To do:
Emit the entire listing verbatim.

Given information:

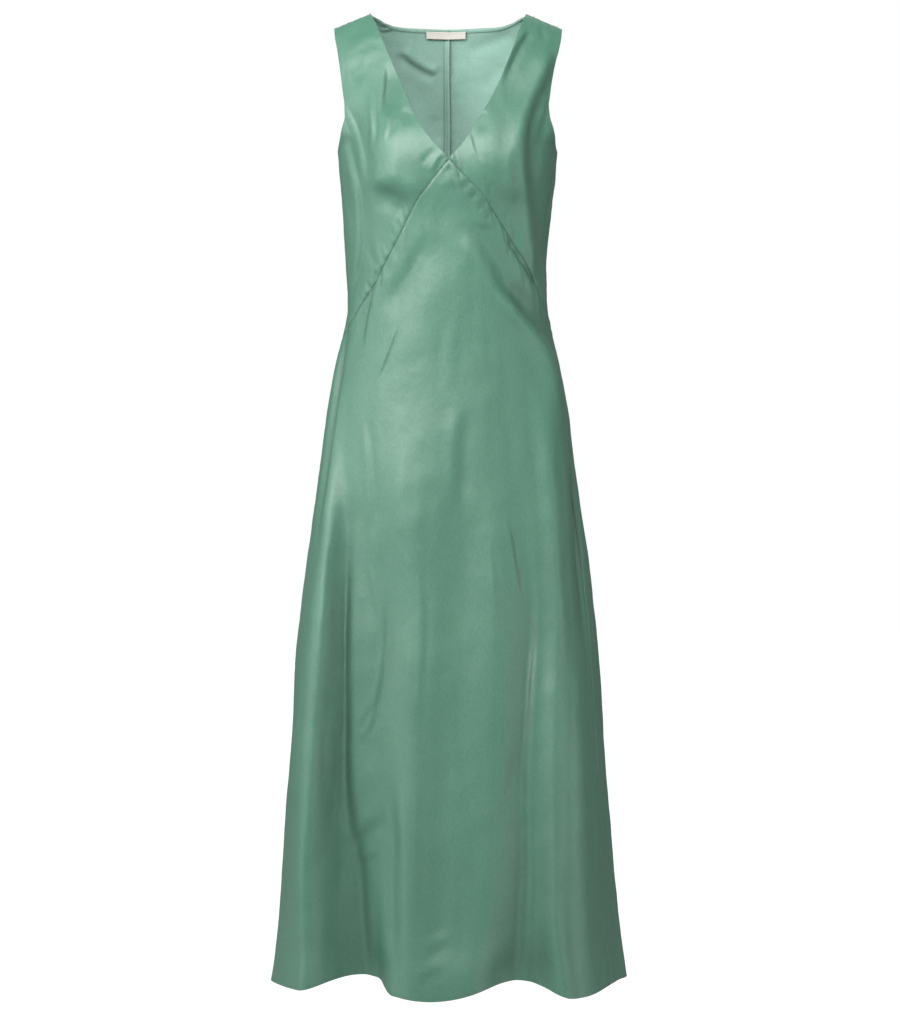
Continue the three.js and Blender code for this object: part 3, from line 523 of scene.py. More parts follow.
def seam_lines():
    t = np.linspace(0, 1, 220)
    lines = {}
    for k, side in enumerate(("left", "right")):
        sgn = (-1, 1)[k]
        z = diagonal[k](t)
        lines[f"diagonal_{side}"] = line3(sgn * t * side_seam[k](z), z)
        z = np.linspace(UNDERARM, -1262, 520)
        lines[f"side_{side}"] = line3(sgn * side_seam[k](z), z)
    z = np.linspace(BACK_NECK[0, 1], -1262, 560)
    lines["centre_back"] = line3(np.full(560, 180.0), z)
    for k, side in enumerate(("left", "right")):
        sgn = (-1, 1)[k]
        corner = DIAGONAL[-1, 1 + k]
        z = np.linspace(UNDERARM, corner, 130)
        lines[f"side_{side}_top"] = line3(sgn * side_seam[k](z), z)
        z = np.linspace(corner, -1262, 400)
        lines[f"side_{side}_low"] = line3(sgn * side_seam[k](z), z)
        x = np.linspace(NECK_X, TIP_X, 40)
        a = sgn * np.degrees(np.arcsin(x / 172.0))
        lines[f"shoulder_{side}"] = line3(a, root=np.zeros(40))
    return lines


SEAMS = seam_lines()


def from_line(p, name):
    """Distance to a seam, and the place along it."""
    from mathutils.kdtree import KDTree
    pts, s = SEAMS[name]
    tree = KDTree(len(pts))
    for i, q in enumerate(pts):
        tree.insert(q, i)
    tree.balance()
    flat = p.reshape(-1, 3)
    near = np.array([tree.find(q)[1:] for q in flat.tolist()])
    return near[:, 1].reshape(p.shape[:-1]), s[near[:, 0].astype(int)].reshape(p.shape[:-1])


# which seams each kind of panel meets, with the height and reach of its puckers
PUCKERS = {
    "bodice_left": [("diagonal_left", 0.85, 9, 7, 15), ("side_left", 0.3, 9, 10, 24)],
    "bodice_right": [("diagonal_right", 0.85, 9, 7, 15), ("side_right", 0.3, 9, 10, 24)],
    "skirt": [("diagonal_left", 1.15, 12, 8, 17), ("diagonal_right", 1.3, 11, 7, 15),
              ("side_left", 0.25, 12, 12, 30), ("side_right", 0.25, 12, 12, 30)],
    "back_left": [("centre_back", 0.3, 12, 12, 30), ("side_left", 0.2, 10, 12, 30)],
    "back_right": [("centre_back", 0.3, 12, 12, 30), ("side_right", 0.2, 10, 12, 30)],
}


NEIGHBOURS = {      # the panel on the other side of each seam
    "bodice_left": [("diagonal_left", "skirt"), ("side_left", "back_left"), ("shoulder_left", "back_left")],
    "bodice_right": [("diagonal_right", "skirt"), ("side_right", "back_right"), ("shoulder_right", "back_right")],
    "skirt": [("diagonal_left", "bodice_left"), ("diagonal_right", "bodice_right"), ("side_left", "back_left"),
              ("side_right", "back_right")],
    "back_left": [("centre_back", "back_right"), ("side_left_top", "bodice_left"), ("side_left_low", "skirt"),
                  ("shoulder_left", "bodice_left")],
    "back_right": [("centre_back", "back_left"), ("side_right_top", "bodice_right"), ("side_right_low", "skirt"),
                   ("shoulder_right", "bodice_right")],
}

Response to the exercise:
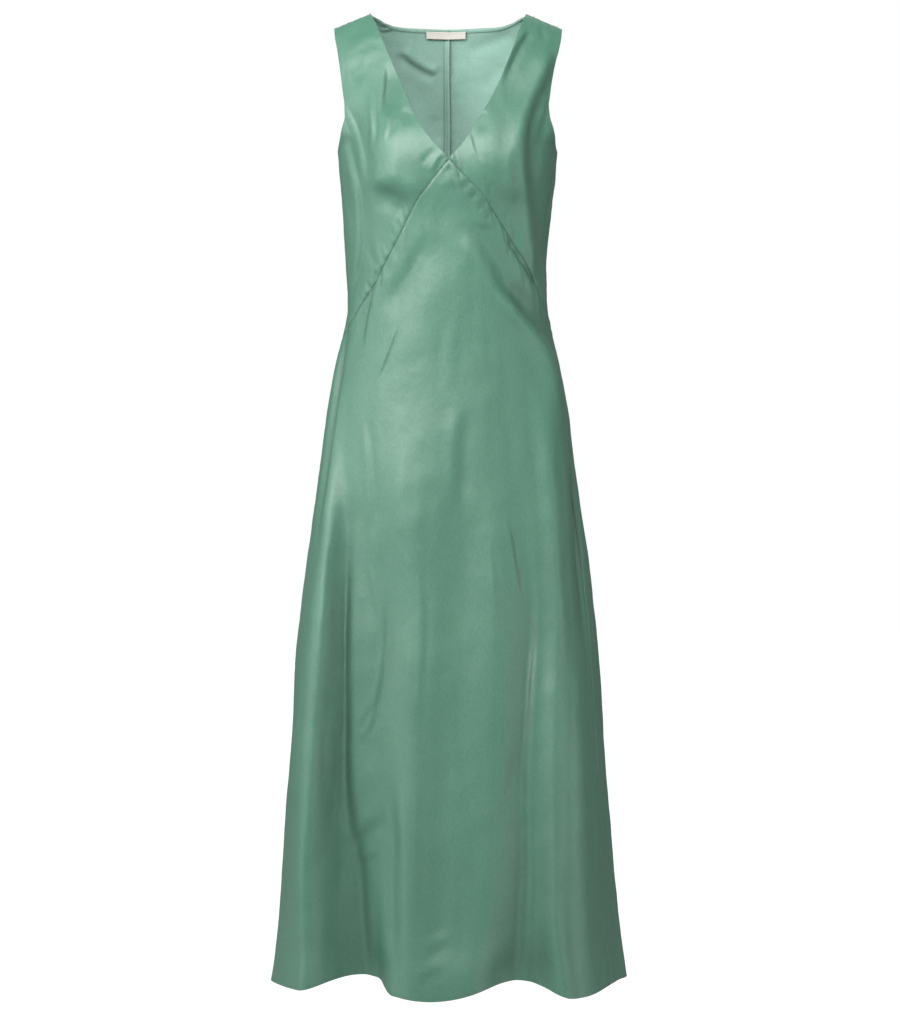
Continue the three.js and Blender code for this object: part 3, from line 523 of scene.py. More parts follow.
def seam_lines():
    t = np.linspace(0, 1, 220)
    lines = {}
    for k, side in enumerate(("left", "right")):
        sgn = (-1, 1)[k]
        z = diagonal[k](t)
        lines[f"diagonal_{side}"] = line3(sgn * t * side_seam[k](z), z)
        z = np.linspace(UNDERARM, -1262, 520)
        lines[f"side_{side}"] = line3(sgn * side_seam[k](z), z)
    z = np.linspace(BACK_NECK[0, 1], -1262, 560)
    lines["centre_back"] = line3(np.full(560, 180.0), z)
    for k, side in enumerate(("left", "right")):
        sgn = (-1, 1)[k]
        corner = DIAGONAL[-1, 1 + k]
        z = np.linspace(UNDERARM, corner, 130)
        lines[f"side_{side}_top"] = line3(sgn * side_seam[k](z), z)
        z = np.linspace(corner, -1262, 400)
        lines[f"side_{side}_low"] = line3(sgn * side_seam[k](z), z)
        x = np.linspace(NECK_X, TIP_X, 40)
        a = sgn * np.degrees(np.arcsin(x / 172.0))
        lines[f"shoulder_{side}"] = line3(a, root=np.zeros(40))
    return lines


SEAMS = seam_lines()


def from_line(p, name):
    """Distance to a seam, and the place along it."""
    from mathutils.kdtree import KDTree
    pts, s = SEAMS[name]
    tree = KDTree(len(pts))
    for i, q in enumerate(pts):
        tree.insert(q, i)
    tree.balance()
    flat = p.reshape(-1, 3)
    near = np.array([tree.find(q)[1:] for q in flat.tolist()])
    return near[:, 1].reshape(p.shape[:-1]), s[near[:, 0].astype(int)].reshape(p.shape[:-1])


# which seams each kind of panel meets, with the height and reach of its puckers
PUCKERS = {
    "bodice_left": [("diagonal_left", 0.85, 9, 7, 15), ("side_left", 0.3, 9, 10, 24)],
    "bodice_right": [("diagonal_right", 0.85, 9, 7, 15), ("side_right", 0.3, 9, 10, 24)],
    "skirt": [("diagonal_left", 1.15, 12, 8, 17), ("diagonal_right", 1.3, 11, 7, 15),
              ("side_left", 0.25, 12, 12, 30), ("side_right", 0.25, 12, 12, 30)],
    "back_left": [("centre_back", 0.3, 12, 12, 30), ("side_left", 0.2, 10, 12, 30)],
    "back_right": [("centre_back", 0.3, 12, 12, 30), ("side_right", 0.2, 10, 12, 30)],
}


NEIGHBOURS = {      # the panel on the other side of each seam
    "bodice_left": [("diagonal_left", "skirt"), ("side_left", "back_left"), ("shoulder_left", "back_left")],
    "bodice_right": [("diagonal_right", "skirt"), ("side_right", "back_right"), ("shoulder_right", "back_right")],
    "skirt": [("diagonal_left", "bodice_left"), ("diagonal_right", "bodice_right"), ("side_left", "back_left"),
              ("side_right", "back_right")],
    "back_left": [("centre_back", "back_right"), ("side_left_top", "bodice_left"), ("side_left_low", "skirt"),
                  ("shoulder_left", "bodice_left")],
    "back_right": [("centre_back", "back_left"), ("side_right_top", "bodice_right"), ("side_right_low", "skirt"),
                   ("shoulder_right", "bodice_right")],
}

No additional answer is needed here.